Explosion Study of Nitromethane Confined in Carbon Nanotube Nanocontainer via Reactive Molecular Dynamics
JH Lee and JC Kim and WC Jeon and SG Cho and SK Kwak, JOURNAL OF PHYSICAL CHEMISTRY C, 121, 6415-6423 (2017).
Explosion dynamics of confined nitromethane (NM) fluid has been investigated by using nonequilibrium reactive molecular dynamics. For the confinement, NM was encapsulated into a nanocontainer, which is the capped (20, 20) armchair carbon nanotube (CNT). After thermal energy was injected into confined NM at various densities, the nanobomb consisting of NM and CNT was fully decomposed including bursting phenomena. We found that the time for explosion was reduced as density and initial temperature increased.
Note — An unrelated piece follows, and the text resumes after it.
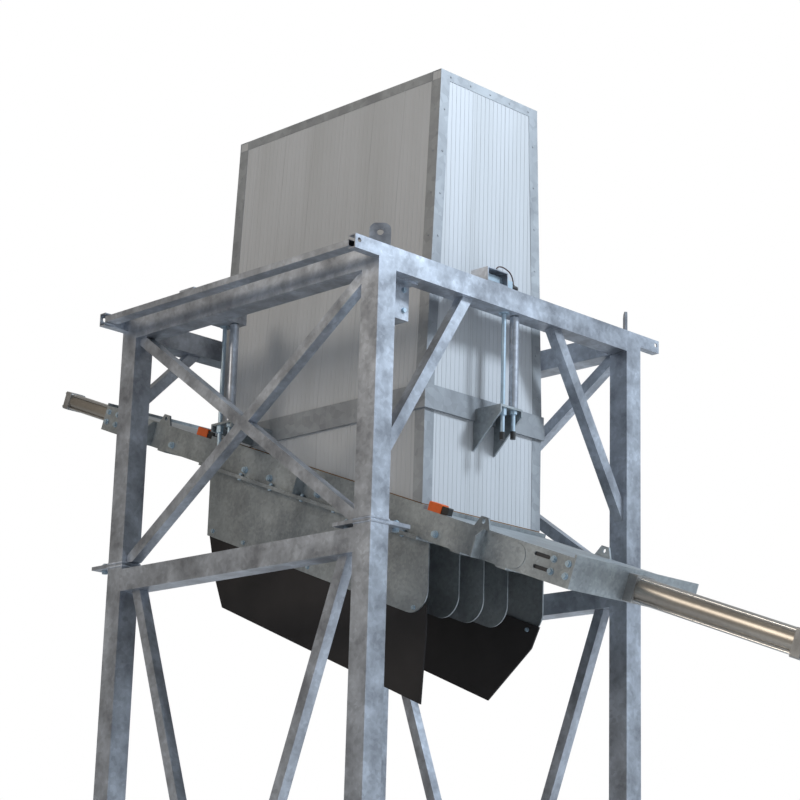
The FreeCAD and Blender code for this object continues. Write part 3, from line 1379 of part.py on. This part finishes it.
os.makedirs("parts", exist_ok=True)
for label, obj in nodes.items():
    obj.Shape.exportStep("parts/%s.step" % label)
print("moved along Y by", round(-middle, 3))
print(len(nodes), "nodes", sum(len(obj.Shape.Solids) for obj in nodes.values()), "solids")
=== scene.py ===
"""Weigh hopper in its support frame: camera, finishes, ribs, rivets, welds, leads and light."""
import json
import math
import bpy
from mathutils import Matrix, Vector


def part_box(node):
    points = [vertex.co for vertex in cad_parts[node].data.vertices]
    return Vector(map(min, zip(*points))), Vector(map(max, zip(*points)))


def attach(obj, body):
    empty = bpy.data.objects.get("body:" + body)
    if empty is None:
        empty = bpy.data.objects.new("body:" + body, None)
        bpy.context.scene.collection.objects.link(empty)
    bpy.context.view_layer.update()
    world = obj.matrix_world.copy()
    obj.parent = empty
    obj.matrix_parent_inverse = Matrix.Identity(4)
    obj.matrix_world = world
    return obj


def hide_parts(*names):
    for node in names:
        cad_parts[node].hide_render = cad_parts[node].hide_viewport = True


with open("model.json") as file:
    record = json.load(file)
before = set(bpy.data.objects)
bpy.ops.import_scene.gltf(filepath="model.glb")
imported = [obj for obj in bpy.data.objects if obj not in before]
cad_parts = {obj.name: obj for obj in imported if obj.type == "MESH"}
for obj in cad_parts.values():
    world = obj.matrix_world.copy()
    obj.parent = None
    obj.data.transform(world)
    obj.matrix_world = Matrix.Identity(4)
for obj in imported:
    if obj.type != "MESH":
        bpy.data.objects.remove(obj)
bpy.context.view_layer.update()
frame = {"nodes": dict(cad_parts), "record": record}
nodes = frame["nodes"]

# ---------------------------------------------------------------- camera, first
beams_low, beams_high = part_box("top_cross_beams")
CENTRE_Y = (beams_low[1] + beams_high[1]) / 2          # the support frame's plan centre
EYE = Vector((-6.514, -6.743 + CENTRE_Y, 0.114))
HEADING, RAISE, ROLL = (math.radians(a) for a in (45.34, 14.91, 1.64))
ahead = Vector((math.cos(RAISE) * math.cos(HEADING), math.cos(RAISE) * math.sin(HEADING),
                math.sin(RAISE)))
sideways = Vector((math.sin(HEADING), -math.cos(HEADING), 0))
upright = sideways.cross(ahead)
across = sideways * math.cos(ROLL) + upright * math.sin(ROLL)
overhead = upright * math.cos(ROLL) - sideways * math.sin(ROLL)
lens = bpy.data.cameras.new("camera")
lens.lens = 94.8
lens.sensor_width = 36
lens.shift_x = -0.0031
lens.shift_y = 0.0140
camera = bpy.data.objects.new("camera", lens)
turn = Matrix((across, overhead, -ahead)).transposed().to_4x4()
camera.matrix_world = Matrix.Translation(EYE) @ turn
bpy.context.scene.collection.objects.link(camera)
bpy.context.scene.camera = camera
bpy.context.scene.view_settings.view_transform = "Standard"


# ---------------------------------------------------------------- finishes
def finish_base(name, colour, rough, metal=0.0):
    mat = bpy.data.materials.new(name)
    mat.use_nodes = True
    shader = mat.node_tree.nodes["Principled BSDF"]
    shader.inputs["Base Color"].default_value = (*colour, 1)
    shader.inputs["Roughness"].default_value = rough
    shader.inputs["Metallic"].default_value = metal
    return mat, mat.node_tree, shader


def add(tree, kind, **values):
    node = tree.nodes.new(kind)
    for key, value in values.items():
        if hasattr(node, key):
            setattr(node, key, value)
        else:
            node.inputs[key].default_value = value
    return node


def object_space(tree, scale=(1, 1, 1)):
    coords = tree.nodes.new("ShaderNodeTexCoord")
    mapping = tree.nodes.new("ShaderNodeMapping")
    mapping.inputs["Scale"].default_value = scale
    tree.links.new(coords.outputs["Object"], mapping.inputs["Vector"])
    return mapping.outputs["Vector"]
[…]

While NM was being decomposed into intermediates, defects of Stone Wales type (5-7 carbon atoms ring) or high-order rings were randomly formed at the cap and side wall of CNT. Subsequently, the intermediates functionalized carbon atoms at the defects, from which nanoholes were evolved. The CNT burst when the size of nanohole became about 8 A. Further, we demonstrated that defective CNT with vacancy exploded faster because carbon atoms at defect sites played a seed role to make nanoholes. This theoretical study, which is related to nanoscale explosion, provides a new insight into confined NM system to apply for a small-size target.